On the other hand, when an obviously rich man takes off with one of her horses, Danielle attacks him and calls him a thief. When the man claims that his own horse was down, and he had no choice, Danielle replies, “And our choice is what? To let you?” Her attitude in this situation is exactly the opposite of her views on poor thieves as stated elsewhere in the movie.
Shortly after this scene, Prince Henry institutes a royal decree that any man who sails as a prisoner must be compensated, meaning that, while he has not freed the criminals, he has ordered them to gain financially for serving their sentence.
Danielle chalks up unethical or irritating behavior to the individual’s wealth.
Danielle tells Henry, “A gypsy… is rarely painted as anything else. They are defined by their status, as your title defines you, yet it is not who they are.” This would be a true and appropriate statement, except that it immediately follows the gypsies’ theft of private property and threat on an innocent person’s life. The gypsies’ subscription to a code of honor is portrayed as overbalancing their criminal, immoral behavior, and their sheer poverty is used to make their choices and priorities look superior to those of the non-criminal wealthy.2
Pervasive Lying and Moral Confusion
Danielle tells a string of unnecessary lies to Prince Henry, and deliberately sets up situations to trick him into believing false things about her. She attempts later on to confess, but because of the awkwardness of the truth, and Henry’s talkativeness, she backs down again. This is portrayed as his fault, not hers.

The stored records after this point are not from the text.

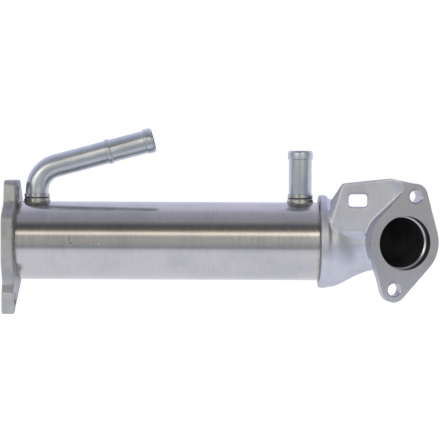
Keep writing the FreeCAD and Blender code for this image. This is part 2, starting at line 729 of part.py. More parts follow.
def make_outlet_casting():
    rim = rod("casting_rim", "rim_diameter / 2", "rim_length", along=CASTING_FACE, pitch="90")
    foot = duct_section("casting_skin_foot", "duct_start_radius", "0", "duct_start_drop")
    skin = loft("casting_skin", [foot, *duct_rings("casting_skin", "duct_end_radius")])
    edge = ring("casting_rim_edge", "rim_diameter / 2", along=f"{CASTING_FACE} + rim_length", pitch="90")
    bevel_foot = duct_section("casting_rim_foot", "duct_start_radius", "0", "duct_start_drop")
    bevel = loft("casting_rim_bevel", [edge, bevel_foot], ruled=True)

    plate_outline = free_sketch("casting_plate_outline", **port_place())
    ear_across = "outlet_bolt_circle / 2 * sin(outlet_bolt_tilt)"
    ear_up = "outlet_bolt_circle / 2 * cos(outlet_bolt_tilt)"
    belt(plate_outline, (
        ("0", "0", "outlet_round / 2"),
        (ear_across, ear_up, "outlet_ear_radius"),
        ("0", "0", "outlet_round / 2"),
        (f"-({ear_across})", f"-({ear_up})", "outlet_ear_radius"),
    ))
    plate = extrusion("casting_plate", plate_outline, "outlet_plate", reverse=True)

    web_slab = extrusion("casting_web_slab", web_outline("casting_web_outline", "0"),
                         "shell_diameter / 2", reverse=True)
    # The web's section: a thin rib over a root that falls back to the duct under the crease.
    web_section = free_sketch("casting_web_section", **{**web_place(), "yaw": "90 - web_turn"})
    outline(web_section, (
        ("0", "web_crease", "web_crease_round"),
        ("web_crease - web_foot", "web_foot", "0"),
        ("web_root", "web_foot", "0"),
        ("web_root", "web_crease", "web_root_round"),
        ("web_plate", "web_back_foot", "web_back_round"),
        ("web_plate", "web_ridge_up + web_spare", "0"),
        ("0", "web_ridge_up + web_spare", "0"),
    ))
    web_bar = extrusion("casting_web_bar", web_section, "web_length")
    web = doc.addObject("Part::Common", "casting_web")
    web.Base = web_slab
    web.Tool = web_bar

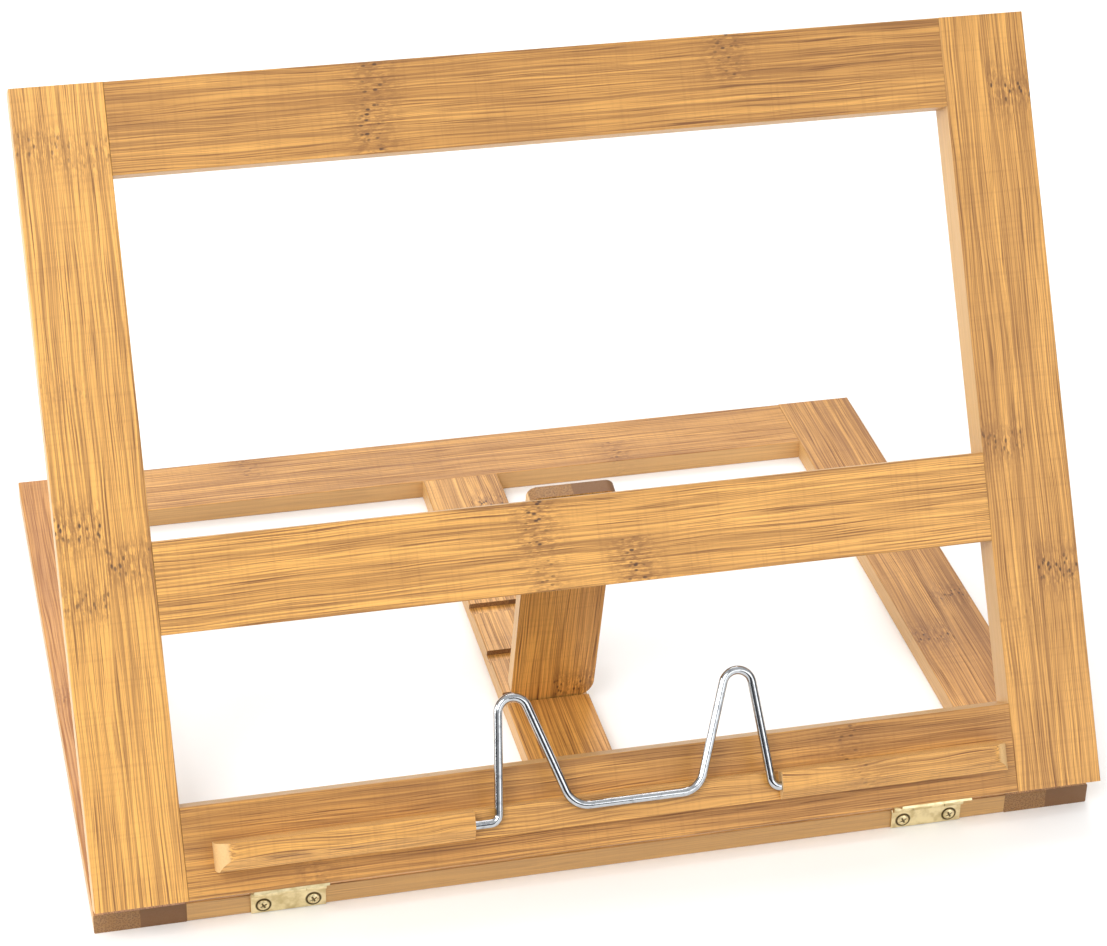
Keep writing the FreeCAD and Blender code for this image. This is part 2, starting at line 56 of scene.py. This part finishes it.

Henry is initially angered and devastated by Danielle’s chronic dishonesty, and defends his breaking off the relationship by asking, rhetorically, “And love without trust? What of that?” Henry later gets over his devastation, but without dealing with the actual breach of trust. He realizes that, even though Danielle is a liar, and he has no good reason to trust her, she is still his “perfect match”, and goes so far as to describe himself as having “betrayed” her “at the first test of honor” in reacting negatively to the revelation of her deception.
The villainess and her daughter are brought in on charges of having lied to the queen, which is apparently punishable by death. Their sentence is initially commuted to banishment to a prison colony, and later to domestic indentured servitude. This is portrayed as both legal and poetic justice for that crime, in their case. However, Henry had flippantly admitted to having lied to the queen, himself, previously, and Danielle is also guilty of having lied to the crown prince on multiple occasions. The moral standard held against the villainess (the only crime of which she stands accused) is not applied to them.
Henry displays numerous vices and character flaws, including arrogance, selfishness, a hot temper, pettiness and persistent immaturity. All of these character traits are shared by the villainess and her daughter, and are condemned in them, while in Henry they are excused or even applauded. Danielle, having seen most of these vices, and having not seen any objective virtue in him, adoringly asks Henry, “Why did you have to be so wonderful?”
Danielle attacks her stepsister for taking her dress, punches her in the eye and violently chases her through the house. The stepsister’s behavior during that scene is no less kind or ladylike than Danielle’s, and yet the stepsister’s disgrace and brutality are portrayed as despicable, while Danielle’s are portrayed as commendable.
Also note that Danielle makes the unqualified statement that those who are thieves can’t help themselves (see Communism, above), but severely condemns her stepmother and stepsister for taking her property.
When Henry asks her if she doesn’t attend church, Danielle replies that her “faith is better served away from the rabid crowd.” Henry dreads the day when he will have to “g[i]ve up my life to God and country.” Another positively-portrayed character says that he “could no sooner talk to God” than talk to Leonardo da Vinci, implying that he has never talked to God, and has no intention of doing so.
As a child Danielle is shown having threatened, fought with and proudly “slaughtered” her little friend Gustave, and as an adult she says she can “whip” him again. This attitude and behavior is feministic, since it would be considered inappropriate for Gustave as a child, and criminal for him as an adult, to do the same to her.
Divorce is considered a non-option by the royal family only because it’s “something they do in England.”
1 “Utopia”, by Thomas More, presents a land “where no man has any property… where every man has a right to everything… where every man has a right to everything… for among them there is no unequal distribution…” More calls “all the other governments… a conspiracy of the rich…” while Utopia sees “the use as well as the desire of money being extinguished…” He also claims that “the frauds, thefts, robberies, quarrels, tumults, contentions, seditions, murders, treacheries, and witchcrafts, which are indeed rather punished than restrained by the severities of the law, would all fall off, if money were not any more valued by the world.” He adds, “Men’s fears, solicitudes, cares, labours, and watchings, would all perish in the same moment with the value of money; even poverty itself, for the relief of which money seems most necessary, would fall.” Quoted in the nineteenth-century Marxist philosopher Karl Kautsky’s commentary “Thomas More and his Utopia”, 1888 at https://www.marxists.org/archive/kautsky/1888/more/ch13.htm
2 Also note that, for all the declared sentiment, the movie Ever After itself fails to paint gypsies as anything other than the stereotype.